During the debate on the bill, Congressional Republicans played the god card, preaching their opposition as if they stood at the pulpit of an evangelical mega-church. God this, god that, they cried. The gist of Republican argument against the Equality Act is based in their belief that protecting LGBTQs from discrimination encroaches on religious freedom. In other words, they believe religious organizations (read Christian churches) should be afforded a special right to continue to discriminate against anyone they choose, especially LGBTQ people. Their attacks targeted transgender people in particular.
Not surprisingly, in a related story, Rand Paul (R-KY) attacked transgender individuals in a rant during the confirmation hearings for Dr. Rachel Levine, a transwoman, as Assistant Secretary for Health. In the course of his presentation, Paul’s inappropriately cited the cultural phenomenon of genital mutilation as a comparison to transgenderism. He did not, however, mention the circumcision.
Hate Crime
In other, also related news, a white supremacist bomber who targeted a Jewish synagogue, was just convicted and sentenced to 19 years in prison. His case was not tried as a hate crime but for using an explosive device to keep people from exercising their religion. I doubt the terrorist’s concern was about ritual and was, in fact, motivated by pure anti-Semitism. However, the avoidance of calling this a hate crime is within the right’s strategy to make such acts about religion, not about bigotry. In other words, it’s OK to hate, just as long as you don’t attack a house of worship.
Meanwhile, if you thought that the Equality Act would muster gay Republicans to rally around the Rainbow flag and support our (and their own) rights, you would be mistaken. The Log Cabin Republicans (LCR), the organization of lesbian, gay and bisexual conservatives…no, wait…the organization of rightwing cisgender gays, lesbians and bisexuals, has a history of transphobia (as well as other racial, ethnic and other phobias). It may seem odd on the surface but ultimately it should be of no surprise.
The GOP has evolved into the party of Christian white supremacy and the philosophy of subjugation of minorities based on religious belief. For whatever reason, the Log Cabin Republicans have embraced that political philosophy. In its denunciation of the Equality Act, LCR called it “dangerous” and harmful” to the nation. Chief among the litany of reasons (including its infringement religious freedom, of course) why the LCR sees it that way, was their belief that the Equality Act puts transgender rights above gay, lesbian and bisexual rights.

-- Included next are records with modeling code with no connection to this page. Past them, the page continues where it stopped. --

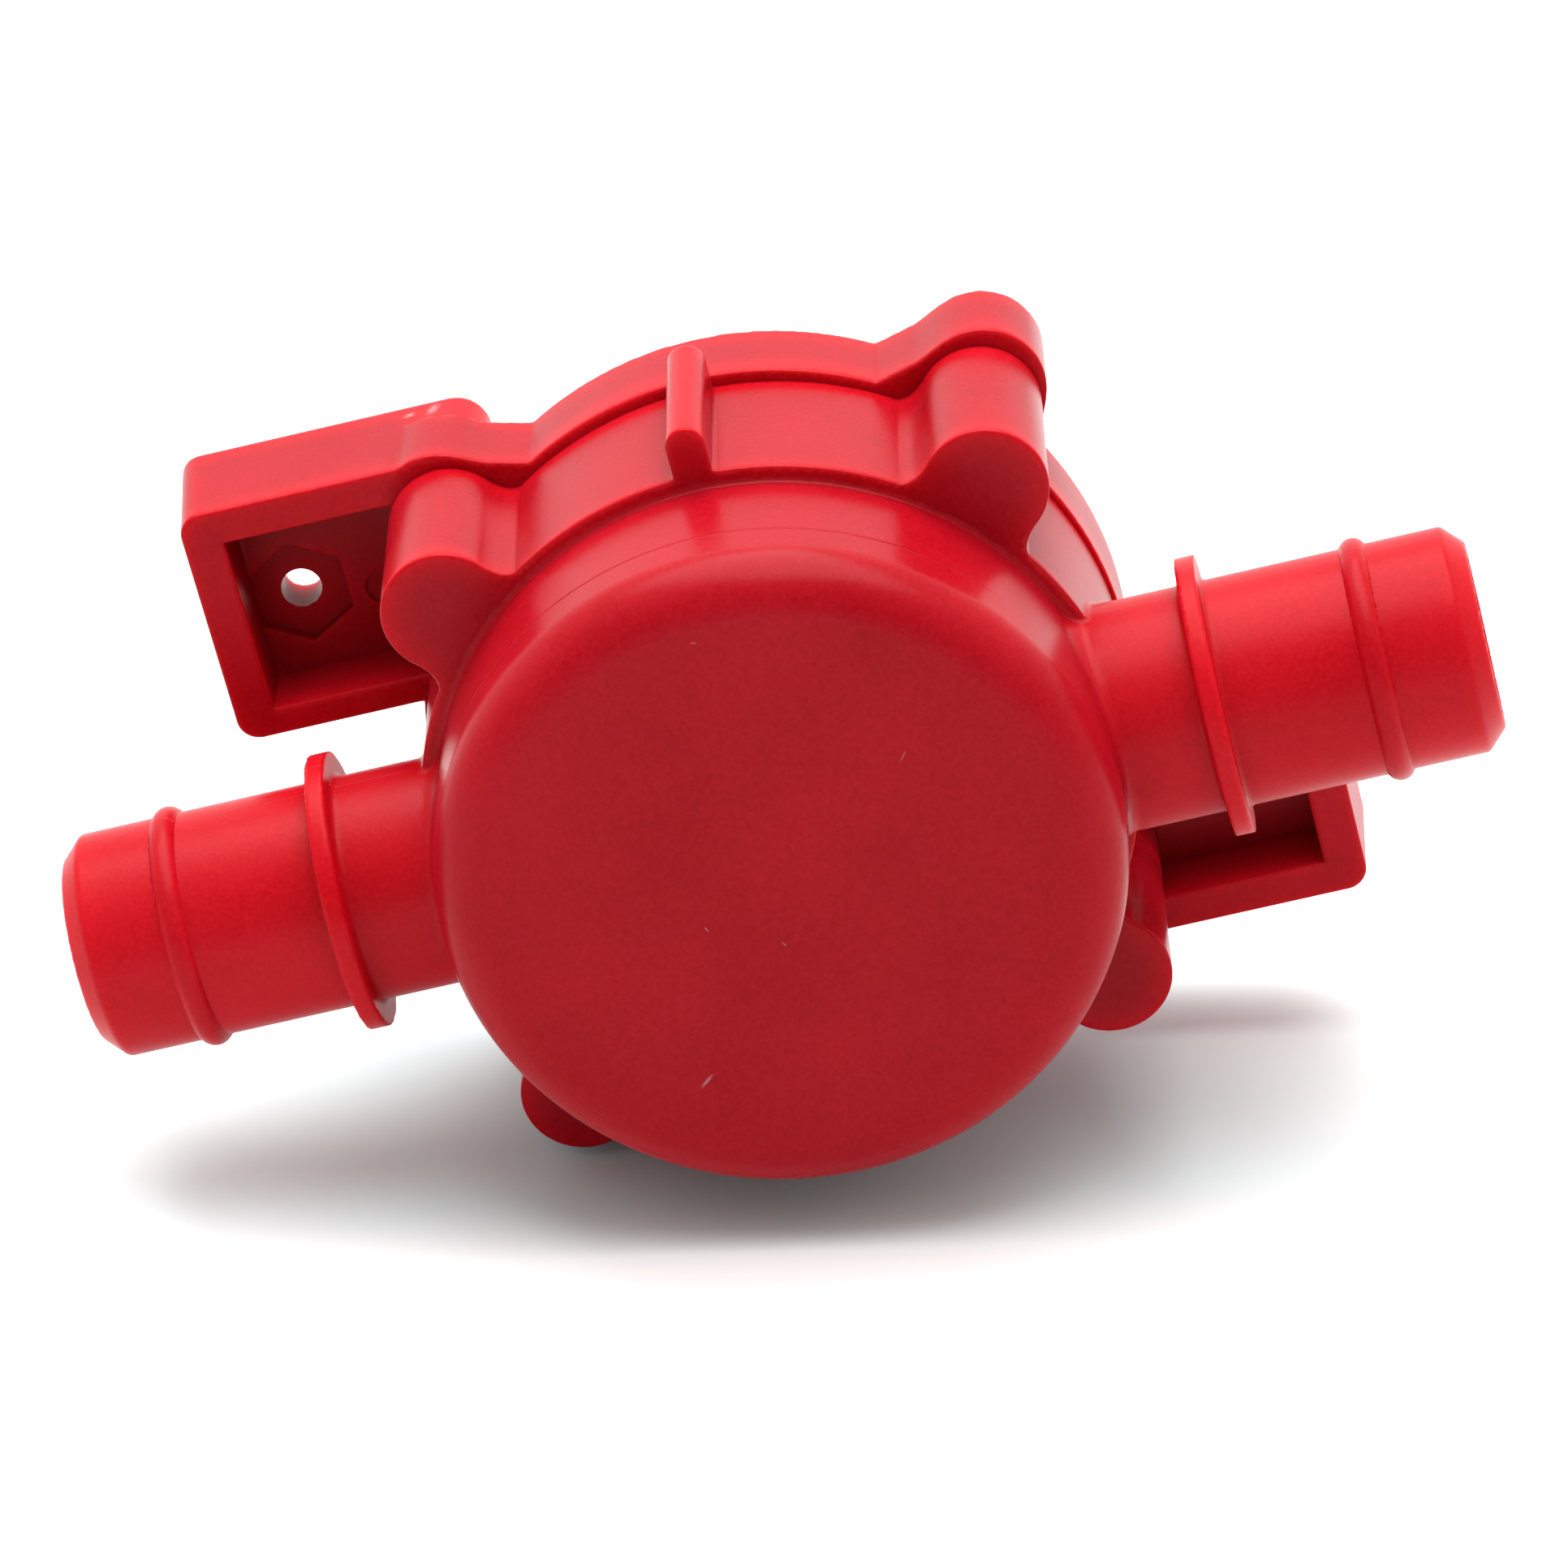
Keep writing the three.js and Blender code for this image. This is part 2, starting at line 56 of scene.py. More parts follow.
# Distances forward of the mounting plane.
DEPTH = 51.1
JOINT = 13.4
HALF_GAP = 0.05
COVER_FRONT = JOINT - HALF_GAP
BODY_BACK = JOINT + HALF_GAP
PORT_S = 31.9
TOWER_FRONT = 32.6
CHAMBER_FRONT = 47.7
FLANGE_BACK = 4.0
PLATE_BACK = 10.0
WITNESS_S = 42.65

# The body.
DRUM_R = 29.85
DRUM_EDGE_R = 5.0
RING_R = 31.3
CHAMBER_R = 26.4
TOWERS = (24.0, 24.0)
TOWER_R = 5.5
TOWER_ROOT_R = 1.4
CORNER_REACH = 26.2
PILOT_R = 1.85
PILOT_END = 27.0
RIB_HALF = 1.7
RIB_START = 26.0
RIB_END = 35.7
TAIL_R = 10.0
BORE_R = 7.6
TAIL_END = 62.8
TAIL_BEVEL = 1.8
BEAD_AT = 53.2
BEAD_R = 1.28
STOP_R = 12.33
STOP_X = (38.0, 39.7)
RAILS_X = ((-9.2, -7.7), (-3.2, -1.7))
RAIL_REACH_Z = 21.5
RAIL_BACK = 17.2
RAIL_HEIGHT = 3.2
LIP_REACH_Z = 20.0

# The cover.
FLANGE_R = 32.3
FLANGE_SQUEEZE = 0.98
EAR_REACH = 25.15 * math.sqrt(2)
EAR_R = 5.05
EAR_FLANK = math.radians(30.8)
EAR_RUN = 12.0
LOBES = (25.2, 25.2)
LOBE_R = 5.5
FOOT_END = -47.5
FOOT_INNER_TOP = -19.8
FOOT_INNER = -24.0
FOOT_STEP_Z = 20.0
FOOT_BOTTOM = 8.0
FOOT_TOP = 30.25
FOOT_EDGE_R = 2.0
FOOT_INNER_R = 3.2
POCKET_X = (-43.9, -24.0)
POCKET_Z = (10.5, 27.1)
POCKET_FLOOR = 6.0
NUT = (-39.8, 17.9)
NUT_HALF_FLAT = 4.27
NUT_FLOOR = 4.8
FOOT_HOLE = (-39.8, 17.8)
FOOT_HOLE_R = 1.85
DIMPLE = (-32.4, 16.7)
DIMPLE_R = 1.7
DIMPLE_FLOOR = 5.6
RECESS_R = 24.5
RECESS_RIB_HALF = 1.25
SCREW_HOLE_R = 2.1
SCREW_SINK_R = 4.4
GROOVE_R = 29.0
GROOVE_HALF = 1.1
GROOVE_DEPTH = 1.7
SOFT_EDGE = 0.25


# ---- Distance fields ----
# Each takes and gives arrays of signed distances in millimetres, negative inside the material.

def join(a, b, fillet=0.0):
    """Both shapes together, with a hollow fillet of that radius where they meet."""
    if not fillet:
        return np.minimum(a, b)
    u = np.maximum(fillet - a, 0.0)
    v = np.maximum(fillet - b, 0.0)
    return np.maximum(fillet, np.minimum(a, b)) - np.hypot(u, v)


def meet(a, b, rounding=0.0):
    """What two shapes share, with a rounded edge of that radius where their surfaces cross."""
    if not rounding:
        return np.maximum(a, b)
    u = np.maximum(rounding + a, 0.0)
    v = np.maximum(rounding + b, 0.0)
    return np.minimum(-rounding, np.maximum(a, b)) + np.hypot(u, v)


def carve(a, b, rounding=0.0):
    """The first shape without the second."""
    return meet(a, -b, rounding)


def slab(value, low, high):
    return np.abs(value - (low + high) / 2) - (high - low) / 2


def disc(x, z, centre, radius):
    return np.hypot(x - centre[0], z - centre[1]) - radius


def four_discs(x, z, centre, radius):
    """A disc in each quarter."""
    return disc(np.abs(x), np.abs(z), centre, radius)


def rectangle(x, z, left, right, bottom, top, corner):
    u = slab(x, left, right) + corner
    v = slab(z, bottom, top) + corner
    return np.hypot(np.maximum(u, 0), np.maximum(v, 0)) + np.minimum(np.maximum(u, v), 0) - corner


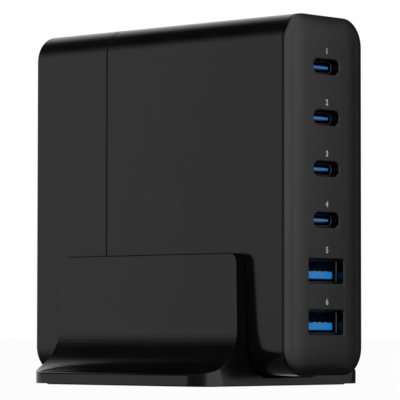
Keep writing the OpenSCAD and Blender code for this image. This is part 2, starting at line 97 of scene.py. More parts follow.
def setStops(ramp, stops):
    while len(ramp.elements) < len(stops):
        ramp.elements.new(0.5)
    for element, (place, level) in zip(ramp.elements, stops):
        element.position = place
        element.color = (level, level, level, 1) if isinstance(level, (int, float)) else level


def smoothStep(wire, value, start, stop, low, high):
    settings = {"interpolation_type": "SMOOTHSTEP", "clamp": True}
    return wire.node("MapRange", settings, {0: value, 1: start, 2: stop, 3: low, 4: high})


# Camera: long lens, near the height of the slab's foot, looking slightly up

camera = {
    "place": (-0.54819, -0.51066, 0.01334),
    "yaw": 47.108,
    "pitch": 2.716,
    "roll": -0.068,
    "lens": 253.91,
}


def makeCamera():
    data = bpy.data.cameras.new("camera")
    data.lens = camera["lens"]
    data.sensor_width = 36
    data.clip_start = 0.05
    data.clip_end = 50
    eye = bpy.data.objects.new("camera", data)
    turn = Matrix.Rotation(math.radians(-camera["yaw"]), 4, "Z")
    tilt = Matrix.Rotation(math.radians(90 + camera["pitch"]), 4, "X")
    lean = Matrix.Rotation(math.radians(-camera["roll"]), 4, "Z")
    eye.matrix_world = Matrix.Translation(camera["place"]) @ turn @ tilt @ lean
    bpy.context.scene.collection.objects.link(eye)
    bpy.context.scene.camera = eye


makeCamera()
print("camera ready")


# Studio: a pale ring round the horizon that gloss mirrors, and plain white for everything else

studio = {
    "levels": {               # of the ring, by direction in degrees from -X towards -Y
        -180: 0.006, -160: 0.006, -152: 0.05, -138: 0.95, -112: 1.05, -90: 0.7, -60: 0.62,
        -38: 0.62, -30: 0.25, -22: 0.08, 0: 0.06, 30: 0.08, 42: 0.15, 52: 0.8, 60: 1.25,
        118: 1.3, 126: 1.15, 131: 0.93, 135: 0.73, 138: 0.62, 143: 0.46, 150: 0.27, 157: 0.12,
        165: 0.035, 172: 0.01, 180: 0.006,
    },
    "ringTop": (0.20, 0.60),  # sine of the elevation where the ring starts and stops fading
    "lifts": {                # how much higher it reaches there
        -180: 0.4, -165: 0.05, -150: 0.1, -135: 0.28, -108: 0.28, -92: 0.16, -78: 0,
        100: 0, 125: 0.65, 160: 0.65, 180: 0.4,
    },
    "brightest": 2,           # the ramp of levels is stored as a share of this
    "ringFoot": (-0.62, -0.05, 0.06, 1),  # sines between which it fades in, and its share there
    "feet": {-180: 0, 95: 0, 130: 0.26, 180: 0.26},  # how much higher that fade lies there
    "ceiling": 0.008,         # level above the ring
    "topLamp": (0.88, 0.97, 0.4),  # sine where the lamp overhead starts and is full, its level
    "floorClear": 0.88,       # how far gloss sees through the floor to the ring's foot
    "floorGlow": (0.96, 0.1),  # how much of the floor glows by itself for the camera and in gloss
    "floorColour": (0.35, 0.35, 0.35, 1),
    "floorReach": 6,          # metres
}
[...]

The head-spinning rationale believes affording transgender individuals rights counters the argument that LGB people are “born that way” and hence deserve equal rights as those born heterosexual. Ignoring the science that people with gender dysphoria are born that way, the Republican gays seem to embrace the religious right’s argument against LGBTQs overall, but conveniently here only as applied to trangender people.
The U.S. Senate takes up the bill in a future session. Chances are the vote could end in a tie, if all Republican senators oppose it. Vice President Kamala Harris would then cast the deciding vote.